start COLLECTED DATA
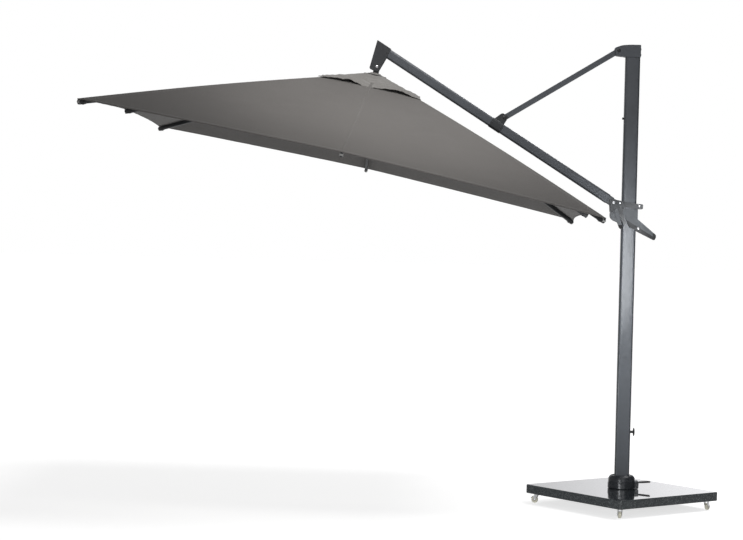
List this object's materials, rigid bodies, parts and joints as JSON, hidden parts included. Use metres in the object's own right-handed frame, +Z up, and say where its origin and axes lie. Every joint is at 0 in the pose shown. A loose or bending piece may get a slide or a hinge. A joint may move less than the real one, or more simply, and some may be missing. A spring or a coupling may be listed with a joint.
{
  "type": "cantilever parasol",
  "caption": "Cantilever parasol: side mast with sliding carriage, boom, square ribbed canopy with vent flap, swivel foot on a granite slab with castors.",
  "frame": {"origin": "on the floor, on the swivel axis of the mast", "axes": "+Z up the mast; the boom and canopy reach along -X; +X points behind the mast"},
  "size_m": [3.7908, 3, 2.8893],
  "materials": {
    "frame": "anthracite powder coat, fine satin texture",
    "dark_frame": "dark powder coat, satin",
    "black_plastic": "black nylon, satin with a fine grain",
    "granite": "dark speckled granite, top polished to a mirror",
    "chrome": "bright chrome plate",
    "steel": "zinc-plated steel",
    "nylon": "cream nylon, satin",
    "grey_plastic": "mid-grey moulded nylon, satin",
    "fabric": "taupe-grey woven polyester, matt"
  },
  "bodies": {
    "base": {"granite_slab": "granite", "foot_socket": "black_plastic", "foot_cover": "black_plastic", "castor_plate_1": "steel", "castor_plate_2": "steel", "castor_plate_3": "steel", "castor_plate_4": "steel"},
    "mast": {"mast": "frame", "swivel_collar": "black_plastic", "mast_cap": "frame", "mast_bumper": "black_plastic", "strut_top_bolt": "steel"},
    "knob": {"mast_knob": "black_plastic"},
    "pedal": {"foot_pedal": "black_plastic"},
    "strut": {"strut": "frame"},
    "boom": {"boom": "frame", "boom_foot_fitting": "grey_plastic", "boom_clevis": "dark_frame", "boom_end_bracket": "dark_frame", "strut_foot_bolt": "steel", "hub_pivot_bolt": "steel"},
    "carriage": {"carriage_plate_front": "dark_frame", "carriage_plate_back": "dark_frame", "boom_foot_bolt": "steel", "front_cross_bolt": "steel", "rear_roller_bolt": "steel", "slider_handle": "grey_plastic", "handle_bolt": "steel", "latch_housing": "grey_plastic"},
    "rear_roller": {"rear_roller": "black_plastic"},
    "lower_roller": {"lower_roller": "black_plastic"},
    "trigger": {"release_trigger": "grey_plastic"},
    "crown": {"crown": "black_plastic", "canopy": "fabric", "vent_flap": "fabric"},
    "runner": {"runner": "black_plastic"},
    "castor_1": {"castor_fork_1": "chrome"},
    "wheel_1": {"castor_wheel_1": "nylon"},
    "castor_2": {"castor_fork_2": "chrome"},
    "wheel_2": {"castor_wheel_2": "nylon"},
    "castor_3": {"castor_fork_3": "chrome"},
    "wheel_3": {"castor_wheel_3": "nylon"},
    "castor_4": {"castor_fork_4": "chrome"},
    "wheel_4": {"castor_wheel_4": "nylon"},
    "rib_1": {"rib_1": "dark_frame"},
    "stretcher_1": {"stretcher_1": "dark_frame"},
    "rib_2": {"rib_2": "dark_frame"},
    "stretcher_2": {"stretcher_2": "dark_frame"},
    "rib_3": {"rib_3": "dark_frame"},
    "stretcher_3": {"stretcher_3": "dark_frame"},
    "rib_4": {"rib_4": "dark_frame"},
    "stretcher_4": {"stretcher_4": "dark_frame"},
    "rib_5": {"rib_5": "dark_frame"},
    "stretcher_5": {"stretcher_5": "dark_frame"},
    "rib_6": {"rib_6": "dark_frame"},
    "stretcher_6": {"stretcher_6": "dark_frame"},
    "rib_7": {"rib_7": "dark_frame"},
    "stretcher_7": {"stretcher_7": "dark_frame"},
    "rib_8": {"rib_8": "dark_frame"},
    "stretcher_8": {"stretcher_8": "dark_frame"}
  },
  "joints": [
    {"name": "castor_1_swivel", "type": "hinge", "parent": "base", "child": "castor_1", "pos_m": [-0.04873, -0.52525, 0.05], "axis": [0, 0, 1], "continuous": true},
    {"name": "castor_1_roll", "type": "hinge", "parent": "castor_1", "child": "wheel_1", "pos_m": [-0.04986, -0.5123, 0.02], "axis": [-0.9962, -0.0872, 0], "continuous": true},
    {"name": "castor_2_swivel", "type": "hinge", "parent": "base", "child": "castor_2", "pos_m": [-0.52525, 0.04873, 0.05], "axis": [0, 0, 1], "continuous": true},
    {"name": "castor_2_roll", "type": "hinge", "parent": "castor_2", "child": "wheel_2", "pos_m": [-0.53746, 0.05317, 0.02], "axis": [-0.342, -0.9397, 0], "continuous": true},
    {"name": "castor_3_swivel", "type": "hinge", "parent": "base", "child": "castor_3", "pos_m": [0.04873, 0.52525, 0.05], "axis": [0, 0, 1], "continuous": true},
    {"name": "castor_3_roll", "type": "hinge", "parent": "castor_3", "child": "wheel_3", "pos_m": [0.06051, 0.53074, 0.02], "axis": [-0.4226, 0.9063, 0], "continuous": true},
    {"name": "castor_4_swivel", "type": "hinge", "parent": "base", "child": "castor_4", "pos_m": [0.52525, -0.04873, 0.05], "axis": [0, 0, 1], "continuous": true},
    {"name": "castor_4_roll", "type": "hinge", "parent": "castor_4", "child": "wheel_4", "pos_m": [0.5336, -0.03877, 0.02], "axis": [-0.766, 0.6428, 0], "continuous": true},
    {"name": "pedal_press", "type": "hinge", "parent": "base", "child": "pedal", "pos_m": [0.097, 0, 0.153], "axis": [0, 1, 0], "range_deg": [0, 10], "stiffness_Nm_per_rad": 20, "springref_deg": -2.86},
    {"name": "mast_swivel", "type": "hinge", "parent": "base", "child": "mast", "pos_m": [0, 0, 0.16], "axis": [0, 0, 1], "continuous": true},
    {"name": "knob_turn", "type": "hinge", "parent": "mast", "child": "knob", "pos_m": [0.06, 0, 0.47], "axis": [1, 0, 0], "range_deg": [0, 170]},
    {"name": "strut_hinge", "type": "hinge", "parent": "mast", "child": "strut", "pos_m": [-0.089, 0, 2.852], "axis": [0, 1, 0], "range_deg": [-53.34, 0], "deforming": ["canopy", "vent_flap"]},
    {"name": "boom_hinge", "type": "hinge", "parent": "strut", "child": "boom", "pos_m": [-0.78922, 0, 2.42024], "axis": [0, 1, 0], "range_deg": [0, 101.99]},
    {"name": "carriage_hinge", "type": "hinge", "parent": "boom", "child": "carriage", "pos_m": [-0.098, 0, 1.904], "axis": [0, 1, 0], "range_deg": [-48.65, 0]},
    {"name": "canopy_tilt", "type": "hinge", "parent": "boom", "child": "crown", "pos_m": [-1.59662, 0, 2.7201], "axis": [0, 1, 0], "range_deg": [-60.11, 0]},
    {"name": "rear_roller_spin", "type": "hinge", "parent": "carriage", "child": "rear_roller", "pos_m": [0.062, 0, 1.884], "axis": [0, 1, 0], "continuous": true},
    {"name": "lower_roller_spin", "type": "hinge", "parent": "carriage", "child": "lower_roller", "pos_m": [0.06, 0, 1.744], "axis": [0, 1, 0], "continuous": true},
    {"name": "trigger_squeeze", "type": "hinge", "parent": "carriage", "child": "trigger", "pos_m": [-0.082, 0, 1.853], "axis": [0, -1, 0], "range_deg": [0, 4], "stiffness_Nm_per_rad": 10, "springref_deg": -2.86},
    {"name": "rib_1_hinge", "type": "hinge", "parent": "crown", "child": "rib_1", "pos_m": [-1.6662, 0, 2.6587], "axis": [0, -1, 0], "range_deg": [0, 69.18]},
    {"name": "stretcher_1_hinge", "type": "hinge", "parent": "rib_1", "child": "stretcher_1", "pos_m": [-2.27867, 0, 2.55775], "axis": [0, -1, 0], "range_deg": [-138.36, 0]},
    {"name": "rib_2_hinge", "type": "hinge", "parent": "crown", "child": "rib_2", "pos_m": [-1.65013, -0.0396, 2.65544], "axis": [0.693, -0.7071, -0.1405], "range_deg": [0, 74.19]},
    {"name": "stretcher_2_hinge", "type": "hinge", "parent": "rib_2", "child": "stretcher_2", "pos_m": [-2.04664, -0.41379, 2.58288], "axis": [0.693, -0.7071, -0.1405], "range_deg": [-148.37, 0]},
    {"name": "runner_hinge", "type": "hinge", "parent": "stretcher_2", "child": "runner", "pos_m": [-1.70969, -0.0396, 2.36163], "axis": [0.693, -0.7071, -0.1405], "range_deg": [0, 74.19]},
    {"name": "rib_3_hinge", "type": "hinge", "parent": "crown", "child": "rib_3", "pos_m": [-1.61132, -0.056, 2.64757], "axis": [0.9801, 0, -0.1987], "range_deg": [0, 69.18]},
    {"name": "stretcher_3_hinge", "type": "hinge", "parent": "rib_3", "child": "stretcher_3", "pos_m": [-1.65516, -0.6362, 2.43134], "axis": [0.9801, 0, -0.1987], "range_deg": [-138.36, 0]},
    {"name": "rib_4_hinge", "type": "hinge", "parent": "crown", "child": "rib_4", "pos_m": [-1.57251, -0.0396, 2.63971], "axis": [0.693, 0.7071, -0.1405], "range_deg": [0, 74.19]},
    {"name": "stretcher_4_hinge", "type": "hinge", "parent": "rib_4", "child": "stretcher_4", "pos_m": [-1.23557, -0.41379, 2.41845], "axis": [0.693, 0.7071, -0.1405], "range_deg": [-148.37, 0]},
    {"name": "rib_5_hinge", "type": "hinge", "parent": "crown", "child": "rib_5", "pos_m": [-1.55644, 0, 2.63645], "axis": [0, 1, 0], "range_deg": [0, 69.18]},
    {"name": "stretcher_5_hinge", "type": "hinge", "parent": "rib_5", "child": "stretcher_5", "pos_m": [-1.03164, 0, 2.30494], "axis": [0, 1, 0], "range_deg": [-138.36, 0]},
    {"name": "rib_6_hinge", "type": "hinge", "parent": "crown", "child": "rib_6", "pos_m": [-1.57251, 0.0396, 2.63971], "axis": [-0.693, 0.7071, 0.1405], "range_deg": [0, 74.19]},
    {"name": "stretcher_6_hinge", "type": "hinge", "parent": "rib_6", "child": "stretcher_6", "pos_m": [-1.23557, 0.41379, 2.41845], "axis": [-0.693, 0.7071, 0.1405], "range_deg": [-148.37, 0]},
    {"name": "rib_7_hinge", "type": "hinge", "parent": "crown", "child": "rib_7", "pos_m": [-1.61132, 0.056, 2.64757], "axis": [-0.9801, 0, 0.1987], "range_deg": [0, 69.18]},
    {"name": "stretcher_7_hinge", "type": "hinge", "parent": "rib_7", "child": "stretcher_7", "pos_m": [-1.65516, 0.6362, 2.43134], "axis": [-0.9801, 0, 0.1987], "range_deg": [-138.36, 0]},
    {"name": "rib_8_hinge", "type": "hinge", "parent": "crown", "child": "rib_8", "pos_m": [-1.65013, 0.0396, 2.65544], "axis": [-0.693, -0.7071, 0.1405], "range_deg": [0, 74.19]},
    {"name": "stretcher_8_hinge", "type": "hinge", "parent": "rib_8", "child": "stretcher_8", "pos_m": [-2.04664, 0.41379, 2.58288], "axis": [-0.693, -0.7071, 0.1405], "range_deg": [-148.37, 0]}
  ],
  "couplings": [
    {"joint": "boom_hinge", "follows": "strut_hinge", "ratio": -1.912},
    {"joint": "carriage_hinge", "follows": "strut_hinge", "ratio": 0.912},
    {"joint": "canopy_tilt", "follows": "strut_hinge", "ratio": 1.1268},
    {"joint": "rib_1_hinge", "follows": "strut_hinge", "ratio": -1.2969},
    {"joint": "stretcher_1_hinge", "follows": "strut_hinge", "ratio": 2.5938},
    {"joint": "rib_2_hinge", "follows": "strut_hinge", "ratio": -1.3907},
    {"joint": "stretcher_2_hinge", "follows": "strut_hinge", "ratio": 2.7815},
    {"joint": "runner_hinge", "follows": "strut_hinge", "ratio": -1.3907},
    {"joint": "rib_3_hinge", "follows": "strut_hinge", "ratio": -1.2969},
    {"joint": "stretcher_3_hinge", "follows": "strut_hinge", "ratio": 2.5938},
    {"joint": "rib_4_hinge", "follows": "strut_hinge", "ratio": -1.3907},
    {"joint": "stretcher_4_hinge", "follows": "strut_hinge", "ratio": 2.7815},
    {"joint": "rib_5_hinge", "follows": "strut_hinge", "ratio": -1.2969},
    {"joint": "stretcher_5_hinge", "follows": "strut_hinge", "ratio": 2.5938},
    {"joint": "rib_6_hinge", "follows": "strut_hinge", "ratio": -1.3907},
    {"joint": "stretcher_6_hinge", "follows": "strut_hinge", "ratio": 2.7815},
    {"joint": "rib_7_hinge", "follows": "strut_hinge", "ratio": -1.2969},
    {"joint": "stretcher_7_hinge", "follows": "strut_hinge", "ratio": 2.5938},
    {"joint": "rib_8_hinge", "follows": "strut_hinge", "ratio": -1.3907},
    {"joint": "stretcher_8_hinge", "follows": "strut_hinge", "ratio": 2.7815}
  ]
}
end COLLECTED DATA
• **WORK INSTRUCTIONS**
Extract each line from the listing that holds the word "bodies".

• **RESULT OF THE TASK**
List this object's materials, rigid bodies, parts and joints as JSON, hidden parts included. Use metres in the object's own right-handed frame, +Z up, and say where its origin and axes lie. Every joint is at 0 in the pose shown. A loose or bending piece may get a slide or a hinge. A joint may move less than the real one, or more simply, and some may be missing. A spring or a coupling may be listed with a joint.
  "bodies": {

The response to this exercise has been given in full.